Year of Release:  2017
Director:  Zack Snyder
Screenplay:  Chris Terrio and Joss Whedon, from a story by Zack Snyder and Joss Whedon, based on the comic book series Justice League created by Gardner Fox
Starring:  Ben Affleck, Henry Cavill, Amy Adams, Gal Gadot, Ezra Miller, Jason Momoa, Ray Fisher, Jeremy Irons, Diane Lane, Connie Nielsen, J. K. Simmons
Running Time:  120 minutes
Genre:  Science-fiction, fantasy, action,

While the world mourns the death of Superman, Bruce Wayne, aka Batman, (Affleck) becomes aware of strange, flying cybernetic alien creatures who are behind a string of abductions in Gotham City and Metropolis.  Diana Prince, aka Wonder Woman, (Gadot)  recognises them as Parademons, the army of the evil multi-dimensional entity Steppenwolf who wants to fid three powerful devices that will enable him to take over the world.  Recognising that Steppenwolf is far too powerful for them on their own, Bruce and Diana decide to recruit a team of superheroes:  Arthur Curry, aka Aquaman, (Momoa), from the undersea kingdom of Atlantis; Barry Allen, aka The Flash, (Miller), who suffered an accident that gave him the ability to move at superhuman speeds, and Victor Stone, aka Cyborg (Fisher), who was cybernetically reconstructed with alien technology following a near-fatal accident.

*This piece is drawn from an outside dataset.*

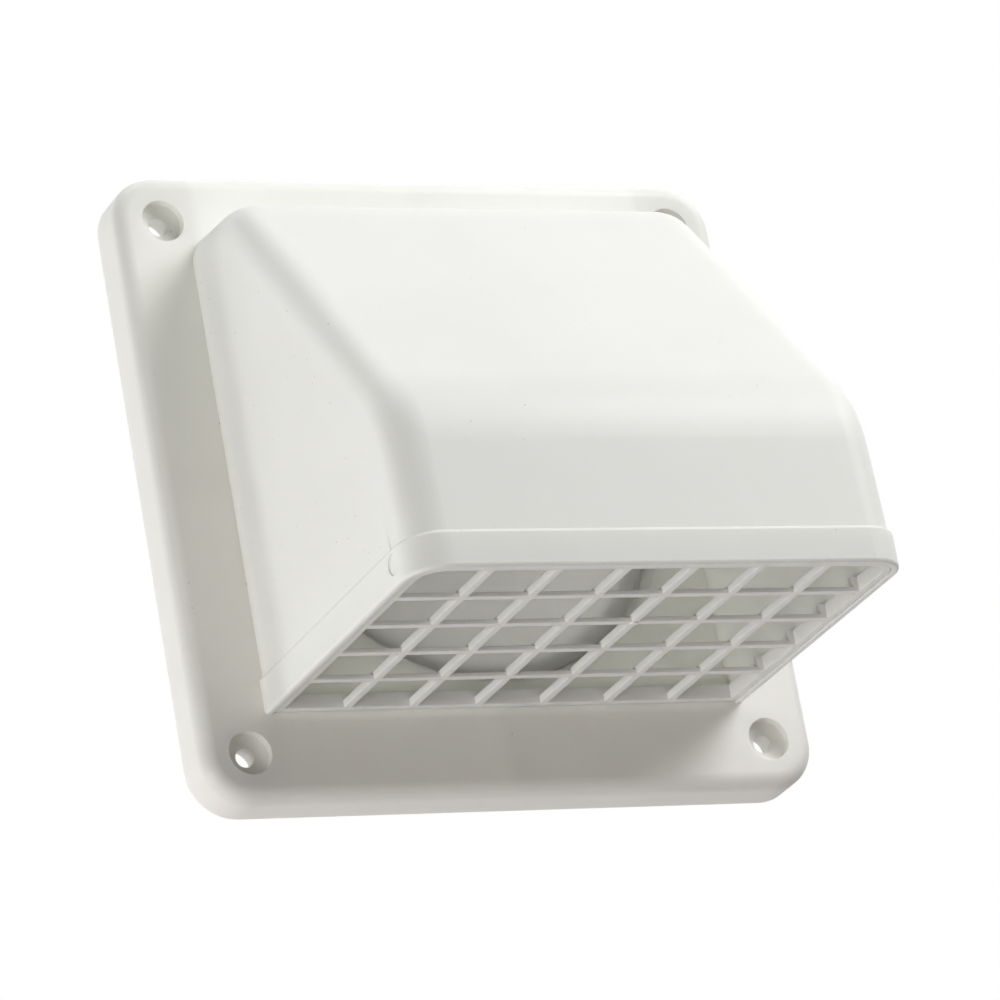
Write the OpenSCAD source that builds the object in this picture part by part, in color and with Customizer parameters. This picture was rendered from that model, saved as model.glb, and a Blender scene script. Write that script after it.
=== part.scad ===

This is the fifth film in the DC Extended Universe series, based on characters appearing in DC Comics.  Here they seem to be following the Marvel mold, with more humour than usual and also two post-credit sequences.  The DC movies tend to be criticised for being too dark, and while this is still pretty bleak, it is still much lighter than usual.  The first half of the film is putting the team together, and introducing the characters of The Flash, Cyborg and Aquaman into the film universe, previously having only been seen in brief cameos in Batman v Superman: Dawn of Justice (2016), although of course The Flash is likely to be familiar to viewers through the TV series The Flash (2014- ).  The putting the team together scenes are too long, and Steppenwolf and his plan are all revealed too early and feel like kind of an afterthought and the action scenes don't have the sense of danger necessary to really be thrilling.  The performances are fine, Gal Gadot in particular is fantastic as Wonder Woman, and Ezra Miller is very funny as The Flash.  However, when the team are together and interacting and joking that is when the film really takes off.  The added warmth and humanity in the film is welcome, and point to a very promising future for the franchise.  A truly great movie is waiting to be made with these characters.  This isn't it, but gives cause for hope.

Batman (Ben Affleck), Wonder Woman (Gal Gadot), Cyborg (Ray Fisher), The Flash (Ezra Miller) and Aquaman (Jason Momoa) are ready for action in  Justice League.

Thursday, 16 November 2017

Strange Days

Year of Release:  1995
Director:  Kathryn Bigelow
Screenplay:  James Cameron and Jay Cocks, from a story by James Cameron
Starring:  Ralph Fiennes, Angela Bassett, Juliette Lewis, Tom Sizemore, Vincent D'Onofrio, Michael Wincott
Running Time:  145 minutes
Genre:  Science-fiction, thriller

Set during the last two days of 1999, in a nightmarish Los Angeles on the verge of all-out war, the film tells the story of Lenny (Fiennes), an ex-cop turned black market distributor of illegal virtual reality recordings (known as "SQUIDS") which allow the user to relive the memories and experiences of the recorder.  When Lenny stumbles upon a recording of a murder, he and his friend Mace (Bassett) find themselves the targets of a high-level conspiracy.

Watched now, this film feels like a dry-run for Bigleow's Detroit (2017), dealing with similar themes of racial tension and police corruption albeit in a science-fiction setting.  The film is visually stylish, and Bigelow is an excellent action director ensuring that the set-pieces are well-staged, and she creates a real apocalyptic feel to the whole thing.  However the film feels stretched and strangely dated, inevitably due to the setting and the technology, and it never quite escapes it's mid 1990s roots, also Fiennes is too clean-cut for the scuzzy Lenny.  Angela Bassett is impressive, though, as the ass-kicking limo driver, Mace.        

To be fair, it's not really a bad film, and cyberpunk fans should enjoy it, but it's certainly not spectacular.